The Bib Gourmand Tier and What It Means in This City

Fuzhou's Michelin coverage sits at a different scale from Shanghai or Beijing. The city's Bib Gourmand list is relatively compact, which means inclusion carries a sharper positional signal than it might in a denser market. At the ¥ price tier, Mei Ya Bo operates in direct comparison with other low-cost specialists. Across the city's wider dining spectrum, the contrast with mid-range Fujian cuisine operators like Wenru No.9 or higher-priced formats like Jiangnan Wok‧Rong makes the category gap clear: this is not a gateway to formal dining but a specialist stop within the small-eats category, priced accordingly.

For broader context on how Fujianese food sits within Chinese regional cuisine more generally, the comparison set extends outward. Operations earning Michelin recognition at premium price points elsewhere in China, such as Xin Rong Ji in Beijing or Xin Rong Ji in Chengdu, work within entirely different production and service frameworks. The Bib Gourmand category exists precisely to separate value-led quality from formal restaurant ambition, and Mei Ya Bo's back-to-back recognition confirms it occupies that value-led bracket with authority.

Small-eats culture in Taiwan presents a useful parallel. The street-snack operators in Tainan — where specialists like A Cun Beef Soup and A Hai Taiwanese Oden have built long-standing reputations on single-category focus , share the same operating logic: depth of repetition, affordable pricing, and a local clientele that functions as the primary quality filter. Fuzhou's sweet-snack specialists operate within that same tradition, shaped by Fujianese rather than Minnan influences but driven by the same discipline.

On the Question of Wine and Drinks

The editorial angle of cellar depth and drink curation does not apply at Mei Ya Bo Hua Sheng Tang in any conventional sense. This is a ¥-tier snack room in a traditional Fujianese neighbourhood, and the drink pairing question here is answered entirely by the food itself. The peanut soup functions as both sustenance and drink in one preparation, and the broader context of Fujianese sweet-snack culture has never been oriented toward fermented beverage accompaniment. Visitors arriving with wine-pairing expectations will find this an irrelevant frame; those arriving to understand a specific regional food tradition on its own terms will find the format coherent. For dining with serious wine and drink programs in Fuzhou, the 167 Shan Hai Li or Jiangnan Wok‧Rong operate at price tiers where those considerations are built into the offering.

Planning Your Visit

Mei Ya Bo Hua Sheng Tang sits at 182 Laoyaozhou Street in Taijiang District, within reach of the Taijiang Plaza area and accessible by metro or taxi from central Fuzhou.

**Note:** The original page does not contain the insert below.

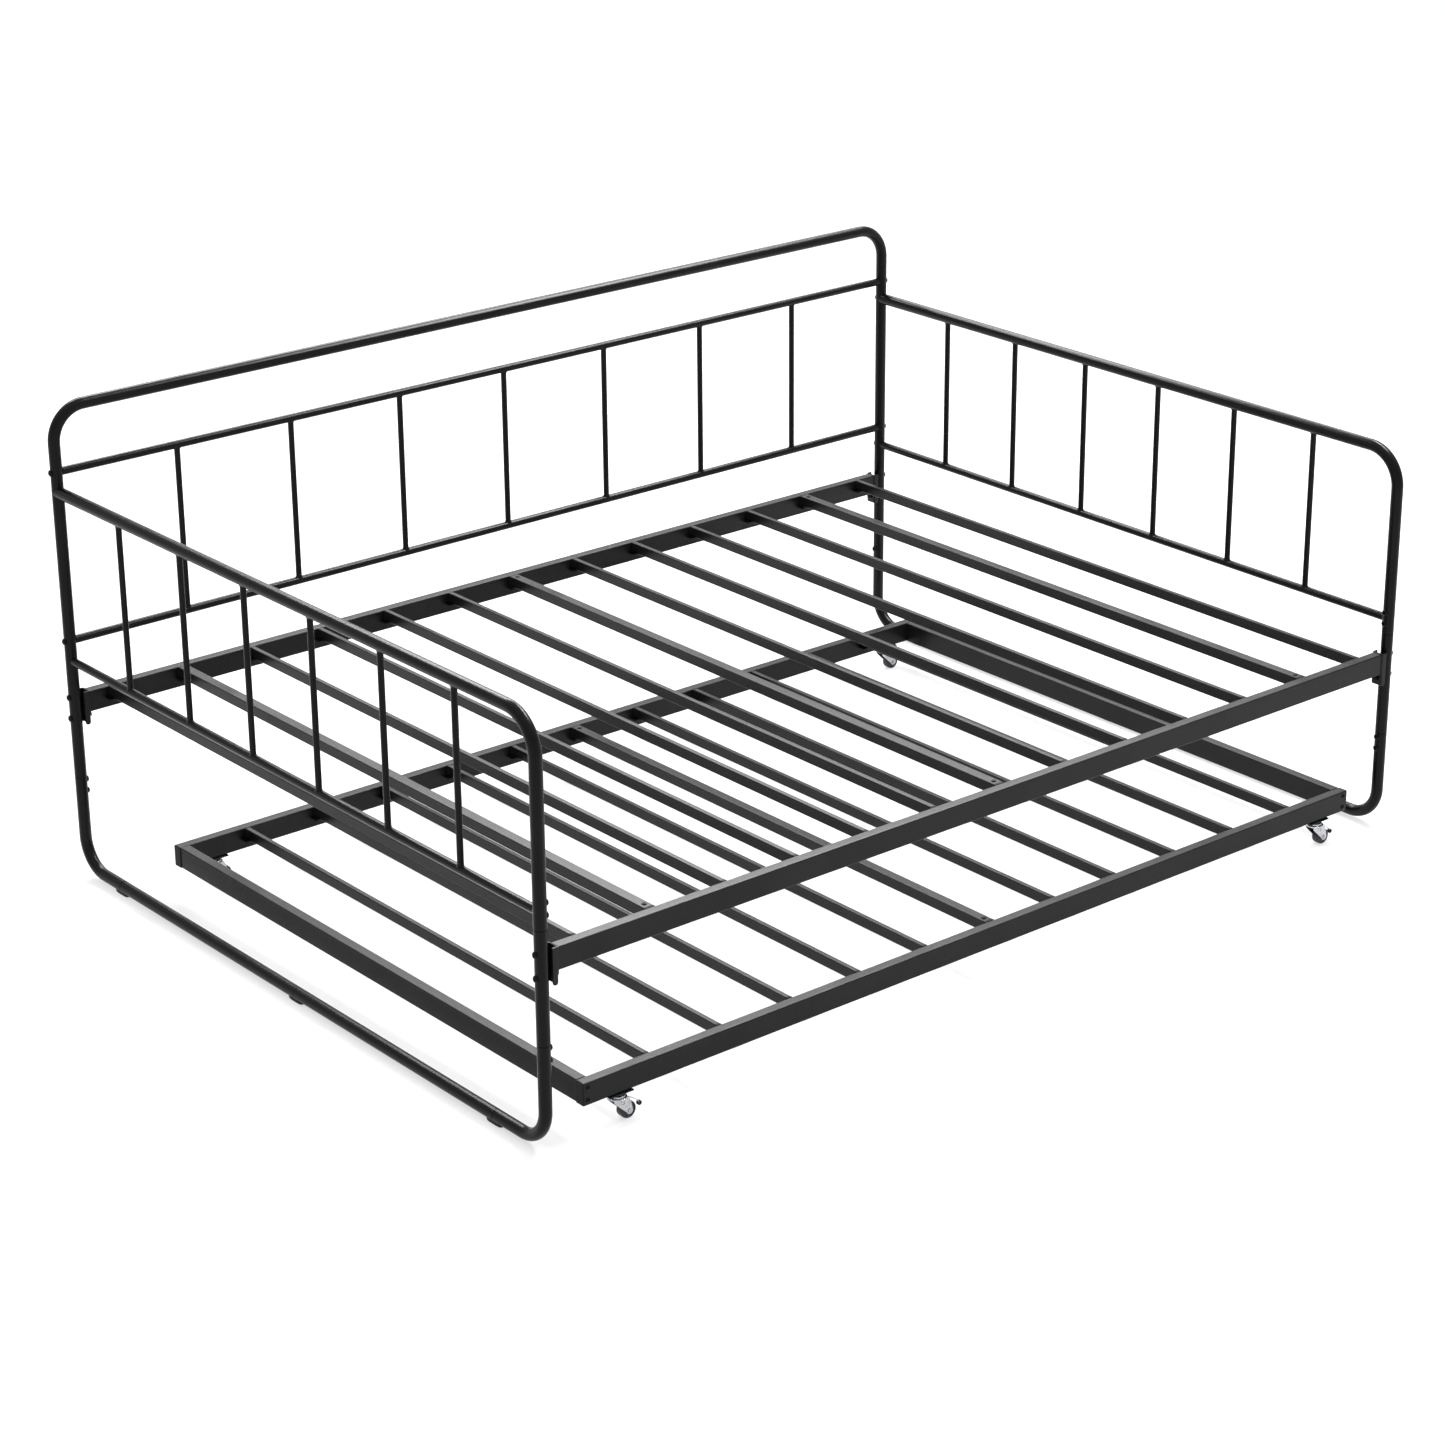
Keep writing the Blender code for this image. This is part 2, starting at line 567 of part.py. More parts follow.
# ---------------------------------------------------------------- casters
def caster(side, end):
    """Swivel caster: plate and race under the rail, fork, wheel, and a lever in front."""
    x = side * CASTER_X
    y = TRUNDLE_FRONT + RAIL_W / 2 if end < 0 else TRUNDLE_BACK - RAIL_W / 2
    tag = "%s_%s" % (end_name(end), side_name(side))
    under = TRUNDLE_TOP - RAIL_H - GAP

    bm = bmesh.new()
    rounded_bar(bm, (x - MOUNT_L / 2, y - MOUNT_W / 2, under - MOUNT_T),
                (x + MOUNT_L / 2, y + MOUNT_W / 2, under), 0, MOUNT_ROUND)
    cup = bmesh.new()
    lathe(cup, (x, y, 0.0), (0, 0, 1),
          [(RACE_BOTTOM, RACE_R - PRESSED_EDGE), (RACE_BOTTOM + PRESSED_EDGE, RACE_R),
           (RACE_TOP - PRESSED_EDGE, RACE_R), (RACE_TOP, CUP_R), (under - MOUNT_T / 3, CUP_R)], RACE_SIDES)
    finish_object("caster_mount_" + tag, joined(bm, cup))

    axle_x = x + TRAIL
    bm = bmesh.new()
    lathe(bm, (x, y, 0.0), (0, 0, 1),
          [(PLATE_LOW, PLATE_R - PRESSED_EDGE), (PLATE_LOW + PRESSED_EDGE, PLATE_R),
           (PLATE_TOP - PRESSED_EDGE, PLATE_R), (PLATE_TOP, PLATE_R - PRESSED_EDGE)], RACE_SIDES)
    legs = bmesh.new()
    pins = bmesh.new()
    for face in (-1, 1):
        y_in, y_out = y + face * LEG_IN, y + face * (LEG_IN + LEG_T)
        in_plate = (PLATE_LOW + PLATE_TOP) / 2 - PRESSED_EDGE / 2
        outline = [(x + LEG_TOP_X[1], in_plate), (x + LEG_TOP_X[0], in_plate), (x + LEG_TOP_X[0], LEG_NECK_Z)]
        for k in range(LEG_ARC_STEPS + 1):
            a = math.radians(LEG_ARC[0] + (LEG_ARC[1] - LEG_ARC[0]) * k / LEG_ARC_STEPS)
            outline.append((axle_x + LEG_END_R * math.cos(a), WHEEL_Z + LEG_END_R * math.sin(a)))
        outline.append((x + LEG_TOP_X[1] + LEG_SWEEP_X, LEG_NECK_Z - MOUNT_T / 2))
        add_rings(legs, [[Vector((u, yy, w)) for u, w in outline] for yy in (y_in, y_out)])
        nut = (axle_x, y_out, WHEEL_Z)
        profile = [(-LEG_T / 2, AXLE_NUT_R), (AXLE_NUT_H * 0.7, AXLE_NUT_R), (AXLE_NUT_H, AXLE_NUT_R * 0.8)]
        lathe(pins, nut, (0, face, 0), profile, PIN_SIDES)
    axle_half = Vector((0, LEG_IN + LEG_T / 4, 0))
    centre = Vector((axle_x, y, WHEEL_Z))
    rod(pins, centre - axle_half, centre + axle_half, AXLE_R, PIN_SIDES)
    axle_and_legs = boolean(mesh_from_bm(legs), pins, "UNION")
    tool = bmesh.new()
    tool.from_mesh(axle_and_legs)
    finish_object("caster_fork_" + tag, joined(bm, tool), (x, y, PLATE_LOW), CHROME, 1.0, 0.12)

    half = WHEEL_W / 2
    bm = bmesh.new()
    lathe(bm, (axle_x, y, WHEEL_Z), (0, 1, 0),
          [(-half, BORE_R), (-half, WHEEL_R - TREAD_ROUND),
           (-half + TREAD_ROUND * 0.3, WHEEL_R - TREAD_ROUND * 0.3), (-half + TREAD_ROUND, WHEEL_R),
           (half - TREAD_ROUND, WHEEL_R), (half - TREAD_ROUND * 0.3, WHEEL_R - TREAD_ROUND * 0.3),
           (half, WHEEL_R - TREAD_ROUND), (half, BORE_R)], WHEEL_SIDES)
    open_bore(bm)
    finish_object("caster_wheel_" + tag, mesh_from_bm(bm), (axle_x, y, WHEEL_Z), DARK_PLASTIC, 0.0, 0.5)
    if end < 0:
        brake_lever(tag, x, y)


def open_bore(bm):
    """Turn the two end caps of a ring-shaped lathe into the wall of its bore."""
    caps = [f for f in bm.faces if len(f.verts) > 4]
    bmesh.ops.delete(bm, geom=caps, context="FACES_ONLY")
    edges = [e for e in bm.edges if len(e.link_faces) == 1]
    bmesh.ops.bridge_loops(bm, edges=edges)


def strap(bm, start, end, half_width, half_thick):
    """Flat strip in a plane of constant Y."""
    along = (end - start).normalized()
    up = along.cross(Vector((0, 1, 0))) * half_thick
    wide = Vector((0, half_width, 0))
    start, end = start - along * half_thick / 2, end + along * half_thick / 2
    add_rings(bm, [[p + up + wide, p + up - wide, p - up - wide, p - up + wide] for p in (start, end)])


def brake_lever(tag, x, y):
    """Strap hinged on a pin across the fork, ending in a rolled ring; worked by a foot."""
    pin = Vector((x + LEVER_PIN_X, y, LEVER_PIN_Z))
    ring = Vector((x + RING_X, y, RING_Z))
    half = Vector((0, LEVER_W / 2, 0))
    knuckle = Vector((0, LEG_IN - GAP, 0))
    bend = Vector((x + LEVER_BEND_X, y, LEVER_BEND_Z))
    tip = ring + Vector((-RING_R / 2, 0, RING_R / 2))
    bm = bmesh.new()
    rod(bm, pin - knuckle, pin + knuckle, LEVER_PIN_R, PIN_SIDES)
    upper = bmesh.new()
    strap(upper, pin, bend, LEVER_W / 2, LEVER_T / 2)
    lower = bmesh.new()
    strap(lower, bend, tip, LEVER_W / 2, LEVER_T / 2)
    loop = bmesh.new()
    rod(loop, ring - half, ring + half, RING_R, RACE_SIDES)
    hole = bmesh.new()
    rod(hole, ring - 2 * half, ring + 2 * half, RING_HOLE_R, RACE_SIDES)
    mesh = joined(bm, upper, lower, loop, cut=hole)
    finish_object("brake_lever_" + tag, mesh, pin, DARK_PLASTIC, 0.0, 0.4)


# ---------------------------------------------------------------- assemble
back_frame()
back_panel()
for side in (-1, 1):
    arm(side)
    front_post(side)
for side in (-1, 1):
    for end in (-1, 1):
        base_bend(side, end)
        floor_bar(side, end)
for end in (-1, 1):
    deck_rail(end)
    trundle_long_rail(end)
deck_slats()
for side in (-1, 1):
    trundle_side_rail(side)
trundle_slats()
for side in (-1, 1):
    for end in (-1, 1):
        caster(side, end)
for ob in bpy.data.objects:
    ob.location.y += CENTRE_SHIFT_Y
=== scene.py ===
"""Looks of the tubular metal trundle bed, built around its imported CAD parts.

Each piece below stands where its CAD node stands and rides on that node's body. Places are read
from the nodes' boxes; the sizes listed here are those of the real members. Metres, +Z up, the
open front towards -Y.
"""
import json
import math

import bmesh
import bpy
from mathutils import Matrix, Vector


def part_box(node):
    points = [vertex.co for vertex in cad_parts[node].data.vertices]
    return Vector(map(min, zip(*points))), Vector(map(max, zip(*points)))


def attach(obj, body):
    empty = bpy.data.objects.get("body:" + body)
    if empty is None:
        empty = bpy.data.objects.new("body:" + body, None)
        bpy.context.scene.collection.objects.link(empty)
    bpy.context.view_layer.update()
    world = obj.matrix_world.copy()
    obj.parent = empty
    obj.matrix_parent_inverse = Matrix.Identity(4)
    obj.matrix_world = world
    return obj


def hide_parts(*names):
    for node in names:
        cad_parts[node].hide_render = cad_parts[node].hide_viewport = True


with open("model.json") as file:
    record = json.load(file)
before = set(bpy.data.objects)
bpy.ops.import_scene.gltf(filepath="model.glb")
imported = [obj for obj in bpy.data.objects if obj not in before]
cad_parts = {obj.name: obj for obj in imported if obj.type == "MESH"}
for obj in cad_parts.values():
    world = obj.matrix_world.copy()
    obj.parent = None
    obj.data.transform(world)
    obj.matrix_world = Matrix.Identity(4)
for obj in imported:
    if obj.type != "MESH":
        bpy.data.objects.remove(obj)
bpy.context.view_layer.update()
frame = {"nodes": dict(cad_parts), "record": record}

# ---------------------------------------------------------------- sizes of the members
TUBE_R = 0.011              # posts, hoop, arms and base
THIN_R = 0.0075             # panel rails and lower arm rails
SPINDLE_R = 0.0055
SPIGOT_R = 0.0094
SOCKET_R = 0.0097
UPPER_SPIGOT = 0.050
LOWER_SPIGOT = 0.040
FLOOR_SPIGOT = 0.035
SOCKET_EXTRA = 0.001
GAP = 0.0003
LIP = 0.0007                # chamfer on a tube's cut end

HOOP_BEND_R = 0.062
ARM_BEND_R = 0.067
BASE_BEND_R = 0.060
BACK_SPINDLES = 7
BACK_SPINDLE_PITCH = 0.2417
ARM_SPINDLES = 6
ARM_SPINDLE_PITCH = 0.1964
ARM_RAIL_DROP = 0.3161      # lower arm rail's centre line below the top one's

RAIL_W = 0.020
RAIL_H = 0.040
RAIL_ROUND = 0.0022
SLAT_H = 0.020
SLAT_ROUND = 0.0015
CAP_L = 0.004               # plastic cap on a slat's end
CAP_PROUD = 0.0004
PLUG_T = 0.0015             # plastic plug in a trundle rail's open end

BRACKET_T = 0.0025
BRACKET_DEPTH = 0.0122      # from the web's inner face to the flanges' ends
BRACKET_HALF_W = 0.012
BRACKET_TAPER = 0.0012
BRACKET_BEND_R = 0.0035
BRACKET_EDGE = 0.0003       # rounding of the bracket's top edge
BRACKET_TAPER_ABOVE = 0.002             # the web narrows from here above the rail's underside
BRACKET_TAPER_BELOW = 0.001             # to here below it
LEDGE_L = 0.016             # reach of a slat's ledge from the rail's face
LEDGE_SUNK = 0.001          # how far the ledge runs into the rail
WIDE_LEDGE = (0.002, 0.006)         # overhang beside the slat, and thickness
NARROW_LEDGE = (0.007, 0.0022)
WELD = 0.0016               # leg of the weld beads

BOLT_R = 0.0062
BOLT_H = 0.0035
SCREW_R = 0.0045
SCREW_H = 0.0020
NUT_R = 0.0048              # half the width across flats
NUT_H = 0.0046
BRACKET_BOLTS_DROP = (0.007, 0.047)         # below the deck's top
UPPER_BOLTS_RISE = (0.0205, 0.0415)         # above the arm's seam
LOWER_BOLTS_DROP = (0.007, 0.029)           # below the base's seam
SLAT_SCREW_IN = 0.015
END_SCREW_IN = 0.010
END_SCREW_Z = 0.011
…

The ¥ price tier means a visit rarely becomes a significant budget decision; the practical question is timing rather than cost. As with most snack specialists that have accumulated Michelin recognition, peak hours tend to cluster around mid-morning and early afternoon when locals treat the format as a between-meal stop rather than a primary meal. No phone or booking infrastructure is listed, which is consistent with the walk-in model typical for this category. For context on what else to eat and drink in the city while planning an itinerary, the full Fuzhou restaurants guide covers the wider range, and the Fuzhou bars guide maps the city's drink scene. Those combining a food trip with accommodation research will find the Fuzhou hotels guide a useful companion, alongside the experiences guide and the wineries guide for the broader regional picture. For noodle-focused small eats in the same price tier, A Xin Xian Lao on Gongnong Road covers a different part of Fuzhou's street-food spectrum. Across the wider region, Ru Yuan in Hangzhou, 102 House in Shanghai, and Chef Tam's Seasons in Macau or Imperial Treasure in Guangzhou represent the formal end of Chinese regional dining if the itinerary calls for range.

Frequently Asked Questions

What should I eat at Mei Ya Bo Hua Sheng Tang?

The peanut soup is the reason to come, available hot or cold, with the peanuts cooked to a texture that holds their shape while releasing a sustained nuttiness. The taro paste with toasted sesame topping is the second anchor of the menu, delivering a denser, more savoury-sweet profile. These two preparations together represent the core of Fuzhou's sweet-snack tradition and account for Michelin's back-to-back Bib Gourmand recognition in 2024 and 2025.

What's the overall feel of Mei Ya Bo Hua Sheng Tang?

The room is compact and unfussy, consistent with the ¥ price tier and the neighbourhood's working-district character in Taijiang. There is no dining theatre here. Fuzhou's small-eats culture does not dress up, and the appeal is precisely that: a clean, functional space where the product has been refined across nearly ninety years without drifting toward the kind of presentation polish that would lift the price or change the audience. The awards record confirms the quality without altering the format.

Is Mei Ya Bo Hua Sheng Tang suitable for children?

Sweet peanut soup and taro paste are among the more child-accessible formats in Chinese regional cuisine: no spice, no complex textures to negotiate, and a sweetness level that sits within most children's preferences. The ¥ price tier also means that bringing a family adds little financial pressure. In a city like Fuzhou, where the small-eats category is built around accessible community eating, this kind of venue functions naturally as a multigenerational stop.